MATERIAL ::
■ ■ ■

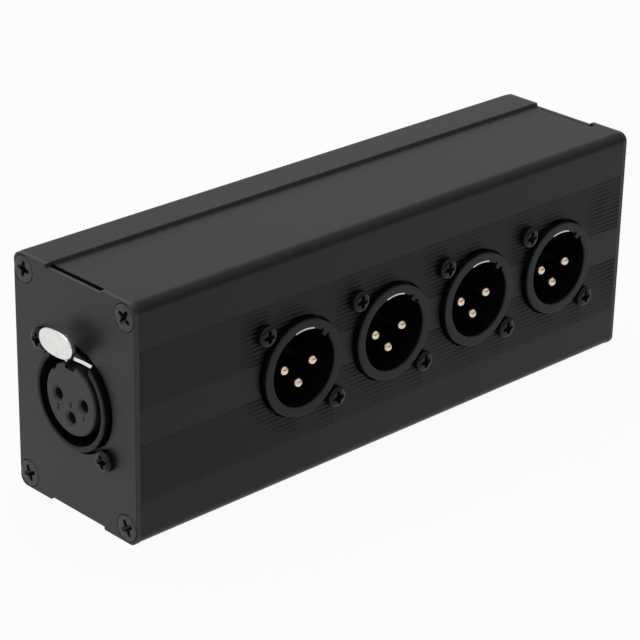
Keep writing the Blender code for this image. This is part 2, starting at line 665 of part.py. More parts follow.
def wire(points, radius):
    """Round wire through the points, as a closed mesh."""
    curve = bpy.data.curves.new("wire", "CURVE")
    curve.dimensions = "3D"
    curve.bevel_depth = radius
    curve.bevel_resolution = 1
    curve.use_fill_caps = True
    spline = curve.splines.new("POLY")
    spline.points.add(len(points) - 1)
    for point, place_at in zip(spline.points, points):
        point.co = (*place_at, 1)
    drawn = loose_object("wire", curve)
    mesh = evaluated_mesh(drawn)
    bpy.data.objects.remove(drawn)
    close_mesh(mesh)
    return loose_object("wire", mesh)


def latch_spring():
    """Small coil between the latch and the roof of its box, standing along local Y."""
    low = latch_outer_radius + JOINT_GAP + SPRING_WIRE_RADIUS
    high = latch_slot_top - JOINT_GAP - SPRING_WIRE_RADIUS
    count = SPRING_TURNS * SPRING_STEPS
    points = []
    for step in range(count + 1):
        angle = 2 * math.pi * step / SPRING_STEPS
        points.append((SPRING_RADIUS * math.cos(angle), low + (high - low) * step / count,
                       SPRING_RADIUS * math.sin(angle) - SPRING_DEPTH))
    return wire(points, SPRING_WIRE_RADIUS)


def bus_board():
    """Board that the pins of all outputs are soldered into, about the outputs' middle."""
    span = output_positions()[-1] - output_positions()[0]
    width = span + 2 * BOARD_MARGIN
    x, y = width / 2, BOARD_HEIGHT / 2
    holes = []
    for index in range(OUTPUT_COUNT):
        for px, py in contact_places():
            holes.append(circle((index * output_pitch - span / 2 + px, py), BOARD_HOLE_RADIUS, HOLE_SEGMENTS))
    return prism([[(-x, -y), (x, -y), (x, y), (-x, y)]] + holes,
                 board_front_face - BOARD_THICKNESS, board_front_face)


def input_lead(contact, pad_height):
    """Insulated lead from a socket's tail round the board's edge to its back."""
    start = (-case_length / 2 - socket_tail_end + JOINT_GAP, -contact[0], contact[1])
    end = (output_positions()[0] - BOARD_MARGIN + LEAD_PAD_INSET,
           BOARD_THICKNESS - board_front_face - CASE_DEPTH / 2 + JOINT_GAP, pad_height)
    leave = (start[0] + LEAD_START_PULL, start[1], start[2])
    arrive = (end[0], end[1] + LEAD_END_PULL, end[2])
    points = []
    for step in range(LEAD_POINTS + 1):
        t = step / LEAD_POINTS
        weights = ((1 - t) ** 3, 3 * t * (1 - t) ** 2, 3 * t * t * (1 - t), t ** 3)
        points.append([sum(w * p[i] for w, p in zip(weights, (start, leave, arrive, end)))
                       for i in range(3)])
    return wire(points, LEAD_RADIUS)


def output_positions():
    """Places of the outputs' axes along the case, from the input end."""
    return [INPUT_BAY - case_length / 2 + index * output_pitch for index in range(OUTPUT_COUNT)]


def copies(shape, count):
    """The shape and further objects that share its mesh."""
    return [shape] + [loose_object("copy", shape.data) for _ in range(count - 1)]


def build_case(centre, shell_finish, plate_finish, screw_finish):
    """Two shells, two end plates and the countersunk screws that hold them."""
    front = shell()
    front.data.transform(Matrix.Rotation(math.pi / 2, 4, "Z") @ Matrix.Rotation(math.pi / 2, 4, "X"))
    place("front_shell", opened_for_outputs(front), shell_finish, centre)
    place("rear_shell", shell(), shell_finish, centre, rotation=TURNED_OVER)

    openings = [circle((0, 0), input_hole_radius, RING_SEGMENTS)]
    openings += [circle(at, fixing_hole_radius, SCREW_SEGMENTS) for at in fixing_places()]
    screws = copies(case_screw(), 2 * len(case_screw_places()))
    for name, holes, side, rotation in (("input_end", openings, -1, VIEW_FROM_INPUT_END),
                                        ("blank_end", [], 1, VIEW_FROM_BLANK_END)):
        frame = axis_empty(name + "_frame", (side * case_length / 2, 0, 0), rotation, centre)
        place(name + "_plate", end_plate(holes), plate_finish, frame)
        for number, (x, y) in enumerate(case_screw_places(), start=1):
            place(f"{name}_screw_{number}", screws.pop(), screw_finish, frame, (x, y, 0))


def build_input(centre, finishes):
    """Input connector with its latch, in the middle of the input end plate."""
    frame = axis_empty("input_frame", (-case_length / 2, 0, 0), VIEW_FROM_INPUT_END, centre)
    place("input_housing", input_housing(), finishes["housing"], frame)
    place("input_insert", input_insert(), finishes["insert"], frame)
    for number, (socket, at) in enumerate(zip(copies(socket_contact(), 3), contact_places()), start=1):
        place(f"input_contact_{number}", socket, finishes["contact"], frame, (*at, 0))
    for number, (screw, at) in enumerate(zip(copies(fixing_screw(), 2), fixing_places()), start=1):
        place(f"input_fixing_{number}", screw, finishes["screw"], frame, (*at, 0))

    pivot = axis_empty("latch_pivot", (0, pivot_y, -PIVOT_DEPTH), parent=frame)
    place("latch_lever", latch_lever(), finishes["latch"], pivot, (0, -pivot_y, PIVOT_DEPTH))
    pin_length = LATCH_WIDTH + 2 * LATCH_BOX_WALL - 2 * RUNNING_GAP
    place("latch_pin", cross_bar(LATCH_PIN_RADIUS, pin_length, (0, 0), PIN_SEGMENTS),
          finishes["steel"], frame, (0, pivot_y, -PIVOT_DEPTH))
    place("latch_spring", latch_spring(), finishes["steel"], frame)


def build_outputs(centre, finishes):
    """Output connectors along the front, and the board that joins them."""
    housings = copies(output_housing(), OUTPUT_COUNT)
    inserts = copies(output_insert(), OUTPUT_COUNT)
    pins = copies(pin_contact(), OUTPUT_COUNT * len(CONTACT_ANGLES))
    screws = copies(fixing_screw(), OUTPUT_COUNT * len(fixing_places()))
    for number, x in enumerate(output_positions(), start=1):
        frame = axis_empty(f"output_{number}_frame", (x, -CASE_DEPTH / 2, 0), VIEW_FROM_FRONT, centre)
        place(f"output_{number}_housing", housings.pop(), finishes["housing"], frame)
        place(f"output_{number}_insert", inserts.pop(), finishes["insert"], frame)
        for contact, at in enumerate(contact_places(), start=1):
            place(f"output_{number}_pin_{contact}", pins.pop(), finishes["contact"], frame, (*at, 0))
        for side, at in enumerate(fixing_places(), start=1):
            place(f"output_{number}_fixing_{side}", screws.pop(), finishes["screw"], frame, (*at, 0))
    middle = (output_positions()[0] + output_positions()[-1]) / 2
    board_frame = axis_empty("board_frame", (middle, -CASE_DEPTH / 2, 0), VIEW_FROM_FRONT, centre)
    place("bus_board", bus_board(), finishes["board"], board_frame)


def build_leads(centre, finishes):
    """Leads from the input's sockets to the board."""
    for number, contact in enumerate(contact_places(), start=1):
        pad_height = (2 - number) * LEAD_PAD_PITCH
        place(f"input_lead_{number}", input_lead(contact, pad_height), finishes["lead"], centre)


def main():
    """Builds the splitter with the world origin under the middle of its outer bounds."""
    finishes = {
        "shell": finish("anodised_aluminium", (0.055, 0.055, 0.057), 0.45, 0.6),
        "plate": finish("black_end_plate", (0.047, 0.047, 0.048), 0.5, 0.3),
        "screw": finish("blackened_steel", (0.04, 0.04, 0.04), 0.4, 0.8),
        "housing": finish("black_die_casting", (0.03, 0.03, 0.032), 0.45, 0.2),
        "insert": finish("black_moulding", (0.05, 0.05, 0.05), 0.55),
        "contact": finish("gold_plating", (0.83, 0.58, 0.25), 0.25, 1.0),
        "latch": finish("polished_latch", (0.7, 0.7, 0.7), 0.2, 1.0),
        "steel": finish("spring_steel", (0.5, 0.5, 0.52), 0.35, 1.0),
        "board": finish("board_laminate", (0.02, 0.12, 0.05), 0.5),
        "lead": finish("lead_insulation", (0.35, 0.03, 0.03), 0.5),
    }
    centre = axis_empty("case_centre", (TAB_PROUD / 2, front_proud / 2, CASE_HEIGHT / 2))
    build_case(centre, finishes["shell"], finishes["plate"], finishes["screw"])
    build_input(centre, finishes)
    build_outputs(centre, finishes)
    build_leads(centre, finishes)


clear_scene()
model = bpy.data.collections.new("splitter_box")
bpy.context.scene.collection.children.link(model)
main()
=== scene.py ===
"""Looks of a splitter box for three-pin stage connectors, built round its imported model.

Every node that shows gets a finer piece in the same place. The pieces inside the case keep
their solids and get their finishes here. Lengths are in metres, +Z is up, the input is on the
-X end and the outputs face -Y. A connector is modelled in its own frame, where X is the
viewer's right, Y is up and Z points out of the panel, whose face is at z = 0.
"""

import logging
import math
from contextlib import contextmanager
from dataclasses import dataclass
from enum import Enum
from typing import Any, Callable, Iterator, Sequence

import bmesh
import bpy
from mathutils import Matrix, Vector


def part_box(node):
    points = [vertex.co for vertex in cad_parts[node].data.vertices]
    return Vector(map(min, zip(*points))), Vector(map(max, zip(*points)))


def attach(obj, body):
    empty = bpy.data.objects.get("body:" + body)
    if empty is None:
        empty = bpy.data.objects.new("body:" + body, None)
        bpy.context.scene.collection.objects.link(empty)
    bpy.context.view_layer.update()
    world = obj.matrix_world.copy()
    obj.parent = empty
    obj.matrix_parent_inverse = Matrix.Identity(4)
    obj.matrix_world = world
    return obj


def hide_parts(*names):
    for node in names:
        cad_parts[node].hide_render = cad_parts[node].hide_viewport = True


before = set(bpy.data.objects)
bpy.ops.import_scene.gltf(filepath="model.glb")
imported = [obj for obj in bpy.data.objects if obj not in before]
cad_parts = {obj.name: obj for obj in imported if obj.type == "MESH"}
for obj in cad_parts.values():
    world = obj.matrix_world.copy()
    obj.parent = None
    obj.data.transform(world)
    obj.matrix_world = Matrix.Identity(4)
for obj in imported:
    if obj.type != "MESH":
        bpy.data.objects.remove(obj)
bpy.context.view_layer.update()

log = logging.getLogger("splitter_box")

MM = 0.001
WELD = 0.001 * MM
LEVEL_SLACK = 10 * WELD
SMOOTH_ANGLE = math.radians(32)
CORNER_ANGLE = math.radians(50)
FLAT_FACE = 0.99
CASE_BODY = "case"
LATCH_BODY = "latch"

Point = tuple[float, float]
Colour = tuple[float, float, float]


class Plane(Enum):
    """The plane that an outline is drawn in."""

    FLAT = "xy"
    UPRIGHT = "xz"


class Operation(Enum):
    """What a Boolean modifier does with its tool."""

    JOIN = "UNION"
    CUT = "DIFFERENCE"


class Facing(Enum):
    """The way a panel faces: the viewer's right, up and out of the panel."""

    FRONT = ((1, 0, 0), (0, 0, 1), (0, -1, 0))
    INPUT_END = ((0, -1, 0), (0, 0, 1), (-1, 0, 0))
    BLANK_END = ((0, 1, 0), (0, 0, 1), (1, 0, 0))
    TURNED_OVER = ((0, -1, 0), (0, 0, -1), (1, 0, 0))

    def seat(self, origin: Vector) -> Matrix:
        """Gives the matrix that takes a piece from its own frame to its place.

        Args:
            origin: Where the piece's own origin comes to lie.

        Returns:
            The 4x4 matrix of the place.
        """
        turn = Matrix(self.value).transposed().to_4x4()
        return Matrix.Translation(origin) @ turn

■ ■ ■

EXERCISE GOAL :: Repeat exactly the lines running from the one with "clear_scene()" through the one with "obj.data.transform(world)", both included.

SOLUTION TO THIS TASK ::
clear_scene()
model = bpy.data.collections.new("splitter_box")
bpy.context.scene.collection.children.link(model)
main()
=== scene.py ===
"""Looks of a splitter box for three-pin stage connectors, built round its imported model.

Every node that shows gets a finer piece in the same place. The pieces inside the case keep
their solids and get their finishes here. Lengths are in metres, +Z is up, the input is on the
-X end and the outputs face -Y. A connector is modelled in its own frame, where X is the
viewer's right, Y is up and Z points out of the panel, whose face is at z = 0.
"""

import logging
import math
from contextlib import contextmanager
from dataclasses import dataclass
from enum import Enum
from typing import Any, Callable, Iterator, Sequence

import bmesh
import bpy
from mathutils import Matrix, Vector


def part_box(node):
    points = [vertex.co for vertex in cad_parts[node].data.vertices]
    return Vector(map(min, zip(*points))), Vector(map(max, zip(*points)))


def attach(obj, body):
    empty = bpy.data.objects.get("body:" + body)
    if empty is None:
        empty = bpy.data.objects.new("body:" + body, None)
        bpy.context.scene.collection.objects.link(empty)
    bpy.context.view_layer.update()
    world = obj.matrix_world.copy()
    obj.parent = empty
    obj.matrix_parent_inverse = Matrix.Identity(4)
    obj.matrix_world = world
    return obj


def hide_parts(*names):
    for node in names:
        cad_parts[node].hide_render = cad_parts[node].hide_viewport = True


before = set(bpy.data.objects)
bpy.ops.import_scene.gltf(filepath="model.glb")
imported = [obj for obj in bpy.data.objects if obj not in before]
cad_parts = {obj.name: obj for obj in imported if obj.type == "MESH"}
for obj in cad_parts.values():
    world = obj.matrix_world.copy()
    obj.parent = None
    obj.data.transform(world)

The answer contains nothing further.